Following Carpenter's opening remarks, Bernard kicked off the discussion with a deceptively simple question: How do the panelists define the American dream?

"[It is] a story of opportunity," said Dean, adding that it is the chance to work hard and get ahead as people make something of themselves. Many convenience store operators have done exactly that, he noted, and more Americans should have the chance to open small businesses.

But Dean said one problem with the current state of the country is the gulf between people at the top and people at the bottom financially speaking, and that some people at the bottom "don't think the American dream is possible anymore."

Santorum agreed on that basic theme of the American Dream, but labeled the problem a cultural one, not economic, pointing to the number of low-income people that come from broken homes.

Both debaters voiced support for the convenience store industry when it comes to the growing issue of childhood obesity and some critics' tendency to blame c-stores for offering processed or unhealthy items while serving as a primary location to purchase food in some neighborhoods. "It's absurd," said Santorum. Rather than being part of the problem, "you're part of the solution."

C-store operators should be proud to provide a valuable service to the areas in which they operate, and for remaining open and surviving in a tough economy, he said, noting that part of that is offering items that people want to buy so they can stay in business.
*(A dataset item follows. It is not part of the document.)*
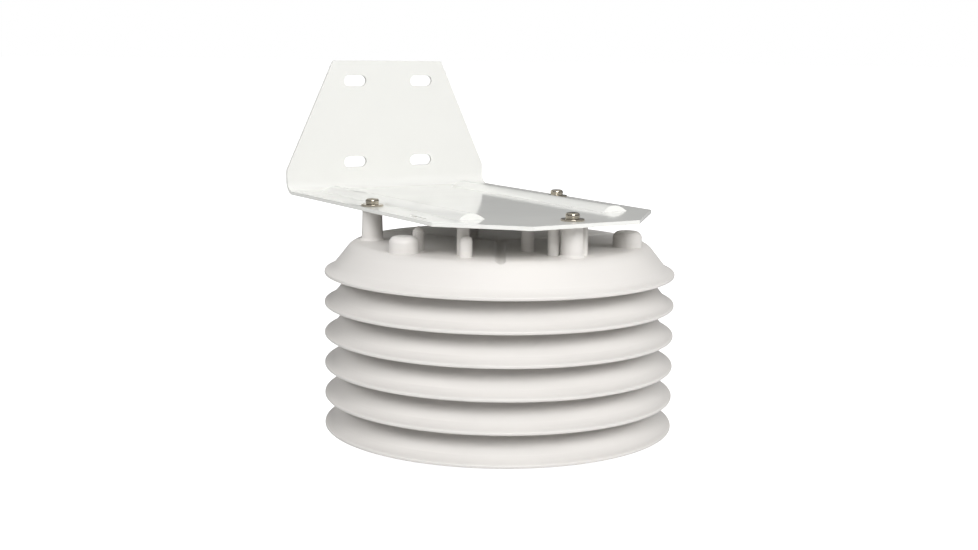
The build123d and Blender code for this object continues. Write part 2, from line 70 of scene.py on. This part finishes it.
def add_camera():
    """Stand the camera at its azimuth, distance and height, and make it the scene's own."""
    turn = math.radians(CAMERA_AZIMUTH)
    place = Vector((
        AXIS_X + CAMERA_DISTANCE * math.sin(turn),
        AXIS_Y - CAMERA_DISTANCE * math.cos(turn),
        CAMERA_HEIGHT,
    ))
    heading = Matrix.Rotation(math.radians(CAMERA_AZIMUTH + CAMERA_YAW), 4, "Z")
    tilt = Matrix.Rotation(math.radians(90 + CAMERA_PITCH), 4, "X")
    roll = Matrix.Rotation(math.radians(CAMERA_ROLL), 4, "Z")
    data = bpy.data.cameras.new("camera")
    data.lens = FOCAL_LENGTH
    data.sensor_width = SENSOR_WIDTH
    data.clip_start = NEAREST_SEEN
    camera = bpy.data.objects.new("camera", data)
    bpy.context.collection.objects.link(camera)
    camera.matrix_world = Matrix.Translation(place) @ heading @ tilt @ roll
    bpy.context.scene.camera = camera


# ---- detail, in metres and radians ------------------------------------------------------------------

WELD_DISTANCE = 0.000002        # points nearer than this are one point
SHARP_ANGLE = math.radians(32)  # edges from this angle up stay crisp
FLAT_ANGLE = math.radians(0.4)  # faces that meet flatter than this become one
BEVEL_ANGLE = math.radians(50)  # the bracket's edges from this angle up are broken
EDGE_BREAK = 0.0004
EDGE_BREAK_STEPS = 2

THREAD_RADIUS = 0.002085
THREAD_PITCH = 0.000794
THREAD_DEPTH = 0.0004
THREAD_LENGTH = 0.019
THREAD_RUN_OUT = 2 * THREAD_PITCH
THREAD_STEPS = 6                # rings in each pitch
THREAD_CORNERS = 24             # points in each ring
TIP_CHAMFER = 0.0005
STACK_SCREWS = (1, 2, 3)

# ---- floor and light --------------------------------------------------------------------------------

# The shield hangs, and its base plate slides down. The floor leaves room for that.
FLOOR_GAP = 0.030
FLOOR_RADIUS = 40.0
FLOOR_CORNERS = 96
FLOOR_COLOUR = (0.6, 0.6, 0.6)
FLOOR_ROUGHNESS = 0.9
FLOOR_SPECULAR = 0.1
WHITE = (1, 1, 1, 1)

# All softboxes face this height on the shield's axis, and only one shows in glossy surfaces.
LIGHT_TARGET_Z = 0.1
MIRRORED_SOFTBOX = "key"

# Each softbox: name, azimuth and elevation in degrees, distance and width in metres, power in watts.
SOFTBOXES = [
    ("key", -20, 34, 2.0, 1.1, 28.5),
    ("left", -100, 30, 2.0, 0.9, 12.5),
    ("right", 50, 24, 2.0, 0.9, 12),
    ("back", 155, 45, 2.0, 1.0, 6),
    ("low", 0, -50, 1.5, 1.0, 1.5),
]

# The dome's greys: how far up a ray points, from 0 straight down to 1 straight up, and the level.
DOME_LIGHT = [(0.0, 0.06), (0.5, 0.06), (0.65, 0.15), (1.0, 0.35)]
DOME_MIRRORED = [(0.0, 0.12), (0.5, 0.12), (0.62, 0.20), (1.0, 0.60)]

# ---- materials --------------------------------------------------------------------------------------

# A noise texture lies mostly between these two values, so its drift is spread over them.
NOISE_LOW = 0.3
NOISE_HIGH = 0.7


def principled(name, colour, roughness, metallic=0.0):
    """A new material with its principled shader set to plain values."""
    material = bpy.data.materials.new(name)
    material.use_nodes = True
    shader = material.node_tree.nodes["Principled BSDF"]
    shader.inputs["Base Color"].default_value = (*colour, 1)
    shader.inputs["Roughness"].default_value = roughness
    shader.inputs["Metallic"].default_value = metallic
    return material, shader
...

Dean concurred, reinforcing a point echoed throughout the debate that Democrats and Republicans aren't so different when it comes to their hopes for the country, but diverge in the right way to achieve those dreams.

  "It's a matter of individual choice," Dean said. Some regulation is reasonable, he explained, but he'd prefer to see Americans educated on nutrition and healthy eating in school even as store owners explore how to make money from products such as fresh fruit.

The panelists then discussed the points at which they decided they could make a difference by running for higher office, and sparred over the state of the presidential race following last week's debate between President Barack Obama and Republican nominee Mitt Romney.

Santorum labeled Romney's biggest stumbling block as his lack of connection with people who wonder, "Does he care about me? Does he understand me?"

However, in his view, the world has become more volatile and less safe over the last years, and fundamentals of the election should favor Romney. But he acknowledged that Obama is doing a better job running his campaign, and the outcome is still in question.

In response, Dean pointed to several of Obama's achievements, such as bringing soldiers home from Iraq and Afghanistan, and touched on the importance of authenticity in politics. On the issue of wealth redistribution, he stated that c-store owners should be less worried about their money flowing toward lower-income citizens and more concerned with it flowing toward the big banks.

  "This is a ridiculous way of doing business," he said of the swipe fees that make a large percentage of small-ticket debit card sales.

On the subject of health care, a very relevant topic to all c-store operators following the Supreme Court's upholding of the Affordable Care Act, both men agreed that the mandate for businesses of a certain size to provide health insurance or pay a fee is a tax. But while Santorum supported the competitive model in the private sector, Dean noted that employees with access to health care will ultimately be better workers and less likely to leave seeking insurance at another job.

Ultimately, retailers will have to wait and see how Congress changes after the election to have an idea of whether 'Obamacare' will be repealed.

Throughout the debate, although the speakers acknowledged their very different views on what is the right path for the country to take, both agreed that it is important to help average citizens succeed, and that convenience store operators and other small businesses play an important role in that.

Finally, as time ran short, the panelists gave their answers to one more important topic -- their favorite item to purchase from a convenience store. Dean pointed to York Peppermint Patties as his item of choice. And as for Santorum, "I like chocolate milk," he said.